- Directed by: Franchin Don
- Written by: Franchin Don Tarik Noui
- Produced by: Céline Zen
- Starring: Gérard Darmon Josiane Balasko Patrick Bouchitey Denis Lavant Vincent Winterhalter Victor Belmondo Cyrille Eldin
- Edited by: Thomas Maitrot
- Music by: Axel Guenoun
- Production company: KOI Films
- Release dates: 6 October 2018 (Festival International du Film de Saint-Jean-de-Luz); 2 October 2019;
- Country: France
- Language: French

= Vous êtes jeunes vous êtes beaux =

Vous êtes jeunes vous êtes beaux is a French drama directed by Franchin Don.

==Plot==
Lucius Marnant is a retiree who feels that his life is three quarters behind him.

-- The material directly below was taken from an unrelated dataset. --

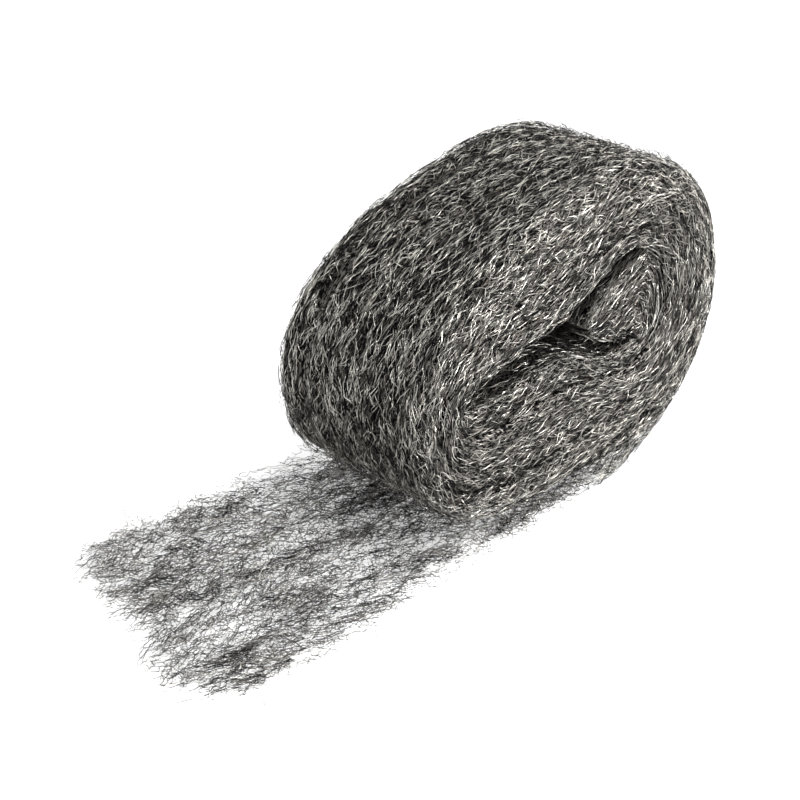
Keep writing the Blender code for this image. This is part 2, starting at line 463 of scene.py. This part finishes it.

Returning from a funeral, Lucius meets Lahire a young man who offers him to improve his daily life by participating in clandestine fights between old men. Very quickly Lucius takes a liking to this new life, to money and forgetting oneself and death.

==Cast==
- Gérard Darmon: Lucius Marnant
- Josiane Balasko: Mona
- Vincent Winterhalter: Lahire
- Patrick Bouchitey: Aldo
- Denis Lavant: Monsieur Loyal
- Victor Belmondo: Alexandre
- Cyrille Eldin: Costa
- Marie Sambourg: Sarah

==Production==
Principal photography on the film began on January 22, 2018, and lasted until March 2, 2018, in Colombes, Asnières-sur-Seine and Villeneuve-la-Garenne.